Has any contestant ever made it this far when told so consistently that their food was under-seasoned? Seriously, what kind of idiot does Nick need to be to just not have a standing order to himself to season his food until he thinks it's good, then toss some salt as it goes out the doors, because clearly the judges want more seasoning. He deserved to lose just for failing to make that adjustment so consistently.
So Nick joins the ranks of Ilan and Hosea as the most unlikeable Top Chefs, and hopefully we'll never hear from him again.
The editing of Judges' Table did Tom no favors, basically making it look like he bullied Padma, Hugh and Emeril into crowning Nick Top Chef (Padma's eye-roll when Tom said he loved Nick's scallop noodle dish was a thing of beauty).
Also awesome: Stephanie's complete inability to smile when Nick won. Stick it to him, girl!
The Big Bang Theory: The Convention Conundrum
This was a pretty hilarious episode, largely on the strength of a phenomenal James Earl Jones appearance, but I do have one nitpick: how did Sheldon get to James Earl Jones' favorite sushi restaurant with Leonard unable to drive him?
Parks and Recreation: Farmers Market
How awesome was Ron's reaction to getting an iPod/rectangle? Also hilarious, Ron always referring to Ann as "Nurse" (and not the nurse) and Ben's calm assurance that he and Leslie were going to die in that fountain.
Other Stuff I Watched
Mom "Leather Cribs and Medieval Rack" & "Fireballs and Bullet Holes", Brooklyn Nine-Nine "Operation: Broken Feather", Trophy Wife "Foxed Lunch", The Goldbergs "Just Friends"

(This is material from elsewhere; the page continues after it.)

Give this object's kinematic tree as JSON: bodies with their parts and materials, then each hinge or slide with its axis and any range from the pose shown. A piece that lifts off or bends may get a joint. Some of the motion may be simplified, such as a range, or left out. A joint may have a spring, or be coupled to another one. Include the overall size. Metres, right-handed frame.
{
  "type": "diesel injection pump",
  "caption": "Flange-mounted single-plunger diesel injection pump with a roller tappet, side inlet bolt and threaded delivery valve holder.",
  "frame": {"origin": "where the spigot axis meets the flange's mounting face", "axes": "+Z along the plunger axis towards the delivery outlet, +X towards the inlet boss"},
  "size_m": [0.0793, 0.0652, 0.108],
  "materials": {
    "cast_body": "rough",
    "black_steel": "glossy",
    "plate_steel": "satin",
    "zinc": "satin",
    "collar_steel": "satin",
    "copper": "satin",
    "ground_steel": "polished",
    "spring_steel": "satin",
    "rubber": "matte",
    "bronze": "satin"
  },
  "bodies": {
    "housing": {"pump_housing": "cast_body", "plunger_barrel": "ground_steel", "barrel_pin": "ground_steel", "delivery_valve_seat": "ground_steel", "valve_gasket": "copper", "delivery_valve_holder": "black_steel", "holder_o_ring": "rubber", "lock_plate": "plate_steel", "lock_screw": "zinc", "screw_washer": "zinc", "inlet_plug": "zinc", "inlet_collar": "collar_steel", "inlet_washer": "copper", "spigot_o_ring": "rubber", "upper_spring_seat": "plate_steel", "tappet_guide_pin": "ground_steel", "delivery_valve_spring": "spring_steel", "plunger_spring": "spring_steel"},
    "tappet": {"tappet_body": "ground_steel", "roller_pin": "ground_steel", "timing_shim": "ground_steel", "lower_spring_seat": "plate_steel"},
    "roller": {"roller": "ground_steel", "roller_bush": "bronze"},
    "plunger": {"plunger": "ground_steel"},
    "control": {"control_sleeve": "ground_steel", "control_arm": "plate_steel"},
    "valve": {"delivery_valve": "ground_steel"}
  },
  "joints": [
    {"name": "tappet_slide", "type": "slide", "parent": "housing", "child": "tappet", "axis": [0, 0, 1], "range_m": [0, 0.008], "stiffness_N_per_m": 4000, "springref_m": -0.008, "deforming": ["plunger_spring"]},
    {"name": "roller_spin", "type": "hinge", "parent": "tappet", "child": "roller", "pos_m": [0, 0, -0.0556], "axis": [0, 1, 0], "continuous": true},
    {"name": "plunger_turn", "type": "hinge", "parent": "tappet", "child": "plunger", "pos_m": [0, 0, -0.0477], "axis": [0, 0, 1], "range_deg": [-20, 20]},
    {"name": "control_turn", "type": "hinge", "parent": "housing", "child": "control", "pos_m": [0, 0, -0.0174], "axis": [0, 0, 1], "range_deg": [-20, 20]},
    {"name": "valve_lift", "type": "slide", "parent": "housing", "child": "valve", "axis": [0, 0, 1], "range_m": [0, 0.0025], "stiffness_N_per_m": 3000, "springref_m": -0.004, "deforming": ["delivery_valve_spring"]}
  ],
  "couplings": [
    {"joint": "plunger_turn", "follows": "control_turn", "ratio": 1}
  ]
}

Schmidt: Hey, guys, how are we going to transport all this cargo? Oh, great, we have Nick’s pants, we’re saved.
Prince: Anything beautiful is worth getting hurt for.

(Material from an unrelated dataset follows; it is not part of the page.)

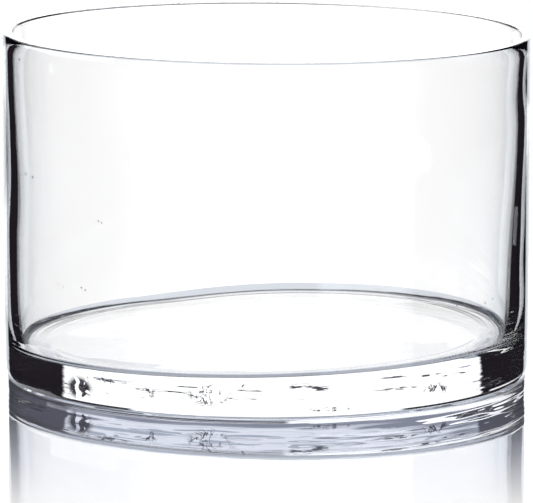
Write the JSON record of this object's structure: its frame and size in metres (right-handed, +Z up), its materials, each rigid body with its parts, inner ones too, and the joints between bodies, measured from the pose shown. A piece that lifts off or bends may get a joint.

Jess: That’s very well put.
Prince: You know who said that?
Adam Sandler: I’m a serious person. I’m writing a movie right now about the Russian
Peralta: Oh, really, who does Kevin James play in it?
Sandler: Ha, it’s a
serious movie. Trotsky.
Pete: You can’t let Diane get to you. She brings her own comment cards to restaurants.
The Big Bang Theory
Carrie Fisher: It’s not funny anymore, James!
James Earl Jones: Then why am I laughing?
Parks and Recreation
Leslie: The reason is, it’s vegetable porn! Porn on the cob! I’m sorry, I’m very good at vegetable puns.